Oh Mama... you are the very best thing for your child right now. No one knows them like you, probably not even your husband knows them like you. Yes, it seems like you are the last person they need. It seems like you're never going to get this right, but think of it this way. 

These babies are taking the time to voice that something is wrong. Because they trust you to be able to fix it. 
They know that when you are near, the bad things go away. Maybe they just need a cry, and know that in the safety of your arms... they can vulnerable. This is especially true of older babies.

Don't let doubt take away the knowledge that your children where given to you by God for a purpose. Not to anyone else, you. God thought you were the best thing they needed, and don't you forget it. 

Give yourself a break.

I bet you are your hardest critic.

Sorry to break it to you darlin'... but you're human. Trying to meet the needs perfectly of yet another human. Neither of you is perfect, and one of you has limited to no verbal communication skills. Of course you're occasionally going to have problems! 

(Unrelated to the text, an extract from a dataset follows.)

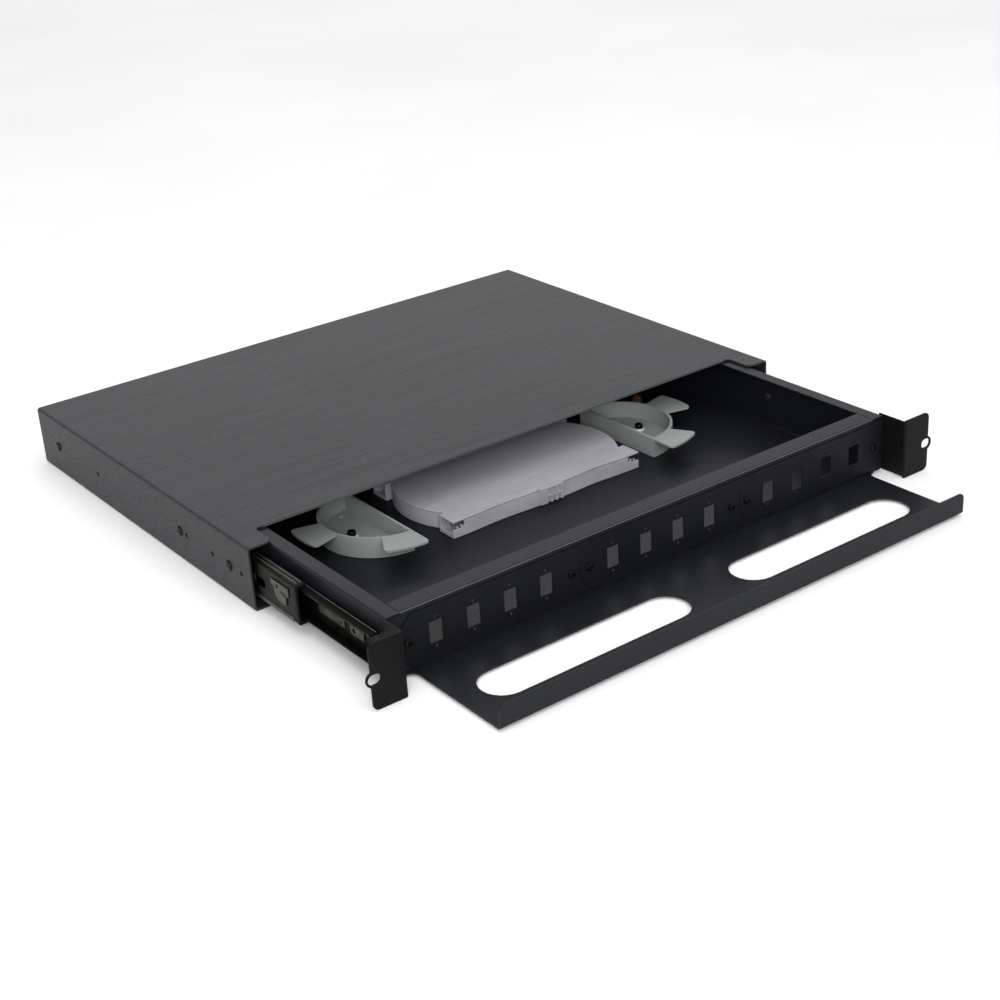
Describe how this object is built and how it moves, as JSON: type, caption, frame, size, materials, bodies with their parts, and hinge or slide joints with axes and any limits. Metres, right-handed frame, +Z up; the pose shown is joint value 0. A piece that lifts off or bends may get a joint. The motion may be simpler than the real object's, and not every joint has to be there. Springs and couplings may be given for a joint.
{
  "type": "fiber termination box",
  "caption": "Rack-mount fibre termination box: flat steel sleeve with a sliding drawer, adapter plates, storage spools, a lidded splice tray and a slotted front cable tray.",
  "frame": {"origin": "centre of the housing's underside: x = 0 on the centre line, y = 0 half way along the sleeve, z = 0 at its underside; the drawer is half out at rest", "axes": "+X to the right seen from the front, +Y towards the rear (the drawer opens towards -Y), +Z up"},
  "size_m": [0.4748, 0.5565, 0.0444],
  "materials": {
    "powder_coat": "fine textured powder coat",
    "drawer_coat": "fine textured powder coat",
    "plate_coat": "fine textured powder coat",
    "slide_steel": "dark zinc plate",
    "ball_cage_steel": "bright rolled strip",
    "black_plastic": "moulded",
    "spool_plastic": "moulded satin",
    "tray_plastic": "moulded satin",
    "black_screw": "black oxide",
    "bright_steel": "zinc plate",
    "brass": "turned"
  },
  "bodies": {
    "housing": {"housing_sleeve": "powder_coat", "housing_rear_panel": "powder_coat", "cable_gland_left": "black_plastic", "cable_gland_right": "black_plastic", "gland_locknut_left": "black_plastic", "gland_locknut_right": "black_plastic", "slide_left_outer_member": "slide_steel", "slide_right_outer_member": "slide_steel", "slide_screw_left_1": "black_screw", "slide_screw_left_2": "black_screw", "slide_screw_left_3": "black_screw", "slide_screw_right_1": "black_screw", "slide_screw_right_2": "black_screw", "slide_screw_right_3": "black_screw"},
    "outer_cages": {"slide_left_outer_ball_cage": "ball_cage_steel", "slide_right_outer_ball_cage": "ball_cage_steel"},
    "middle_members": {"slide_left_middle_member": "slide_steel", "slide_right_middle_member": "slide_steel", "slide_left_bumper": "black_plastic", "slide_right_bumper": "black_plastic"},
    "inner_cages": {"slide_left_inner_ball_cage": "ball_cage_steel", "slide_right_inner_ball_cage": "ball_cage_steel"},
    "drawer": {"drawer_tray": "drawer_coat", "drawer_front_wall": "drawer_coat", "adapter_plate_1": "plate_coat", "adapter_plate_2": "plate_coat", "adapter_plate_3": "plate_coat", "plate_screw_1": "black_screw", "plate_screw_2": "black_screw", "plate_screw_3": "black_screw", "plate_screw_4": "black_screw", "plate_screw_5": "black_screw", "plate_screw_6": "black_screw", "rack_ear_left": "powder_coat", "rack_ear_right": "powder_coat", "slide_left_inner_member": "slide_steel", "slide_right_inner_member": "slide_steel", "inner_slide_screw_left_1": "bright_steel", "inner_slide_screw_left_2": "bright_steel", "inner_slide_screw_right_1": "bright_steel", "inner_slide_screw_right_2": "bright_steel", "spool_left": "spool_plastic", "spool_right": "spool_plastic", "spool_washer_left": "bright_steel", "spool_washer_right": "bright_steel", "spool_screw_left": "black_screw", "spool_screw_right": "black_screw", "cable_tie_bridge_left": "drawer_coat", "cable_tie_bridge_right": "drawer_coat", "splice_tray_base": "tray_plastic", "splice_holder_comb": "black_plastic", "splice_tray_screw_front": "bright_steel", "splice_tray_screw_rear": "bright_steel", "earth_stud": "brass"},
    "splice_lid": {"splice_tray_lid": "tray_plastic"}
  },
  "joints": [
    {"name": "drawer_slide", "type": "slide", "parent": "housing", "child": "drawer", "axis": [0, -1, 0], "range_m": [-0.148, 0.132]},
    {"name": "outer_cage_slide", "type": "slide", "parent": "housing", "child": "outer_cages", "axis": [0, -1, 0], "range_m": [-0.037, 0.033]},
    {"name": "middle_member_slide", "type": "slide", "parent": "housing", "child": "middle_members", "axis": [0, -1, 0], "range_m": [-0.074, 0.066]},
    {"name": "inner_cage_slide", "type": "slide", "parent": "housing", "child": "inner_cages", "axis": [0, -1, 0], "range_m": [-0.111, 0.099]},
    {"name": "splice_lid_lift", "type": "slide", "parent": "drawer", "child": "splice_lid", "axis": [0, 0, 1], "range_m": [0, 0.02]}
  ],
  "couplings": [
    {"joint": "outer_cage_slide", "follows": "drawer_slide", "ratio": 0.25},
    {"joint": "middle_member_slide", "follows": "drawer_slide", "ratio": 0.5},
    {"joint": "inner_cage_slide", "follows": "drawer_slide", "ratio": 0.75}
  ]
}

You don't have to be the perfect mom. Nope, nope you don't. In fact, you can't be. 

Sometimes the baby will cry, and it's ok to just let them... cry. And sometimes the toddler will be freaking out for no reason you can find again, and it's ok to bribe them with a cookie and hope that that solves whatever problem they're having. 

Sometimes being a good mom is saying "I don't know what to do anymore, so I'm going to walk away before I do something I regret." 

Sometimes being a good mom is giving yourself a break and saying "I'm human too, and I'm  not gonna be able to do this perfectly, but I can do my best and God will take care of the rest." 

Most of all.. You are a great mom. Don't let anyone, including yourself, say otherwise.